▶ COLLECTED MATERIAL

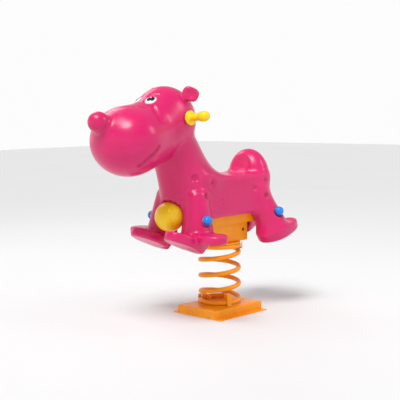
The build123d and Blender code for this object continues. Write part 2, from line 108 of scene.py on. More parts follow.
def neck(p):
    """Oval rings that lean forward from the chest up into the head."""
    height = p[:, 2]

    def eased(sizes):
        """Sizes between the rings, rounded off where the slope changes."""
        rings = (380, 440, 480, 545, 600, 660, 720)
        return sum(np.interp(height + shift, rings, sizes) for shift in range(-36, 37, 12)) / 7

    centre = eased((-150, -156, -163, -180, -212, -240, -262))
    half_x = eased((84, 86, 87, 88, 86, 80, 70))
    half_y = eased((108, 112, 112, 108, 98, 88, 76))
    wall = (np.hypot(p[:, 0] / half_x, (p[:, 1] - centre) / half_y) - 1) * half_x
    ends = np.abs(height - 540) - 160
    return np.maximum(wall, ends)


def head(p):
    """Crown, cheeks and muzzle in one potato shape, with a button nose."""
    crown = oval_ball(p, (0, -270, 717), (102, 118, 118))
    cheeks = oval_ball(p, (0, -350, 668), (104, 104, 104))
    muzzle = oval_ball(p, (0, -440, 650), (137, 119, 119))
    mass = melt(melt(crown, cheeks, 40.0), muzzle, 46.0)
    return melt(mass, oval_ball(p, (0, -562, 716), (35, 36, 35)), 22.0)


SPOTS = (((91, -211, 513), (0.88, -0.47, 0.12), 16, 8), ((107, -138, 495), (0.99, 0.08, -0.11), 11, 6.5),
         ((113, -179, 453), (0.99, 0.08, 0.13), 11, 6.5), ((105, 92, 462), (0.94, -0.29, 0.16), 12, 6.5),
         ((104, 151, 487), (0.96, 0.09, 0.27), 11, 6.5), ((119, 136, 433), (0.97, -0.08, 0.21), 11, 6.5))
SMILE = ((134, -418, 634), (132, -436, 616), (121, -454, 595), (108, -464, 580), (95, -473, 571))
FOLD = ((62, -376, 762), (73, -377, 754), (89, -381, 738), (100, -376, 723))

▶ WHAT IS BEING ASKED
Give back exactly the material above from its opening line to the line bearing "height = p[:, 2]".

▶ SOLUTION BELOW
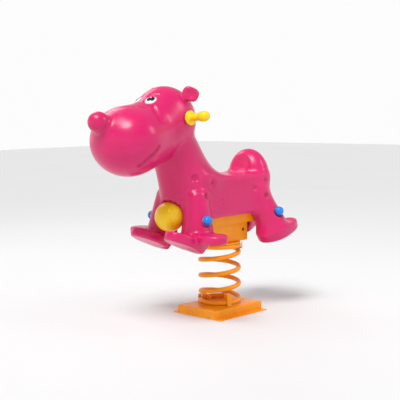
The build123d and Blender code for this object continues. Write part 2, from line 108 of scene.py on. More parts follow.
def neck(p):
    """Oval rings that lean forward from the chest up into the head."""
    height = p[:, 2]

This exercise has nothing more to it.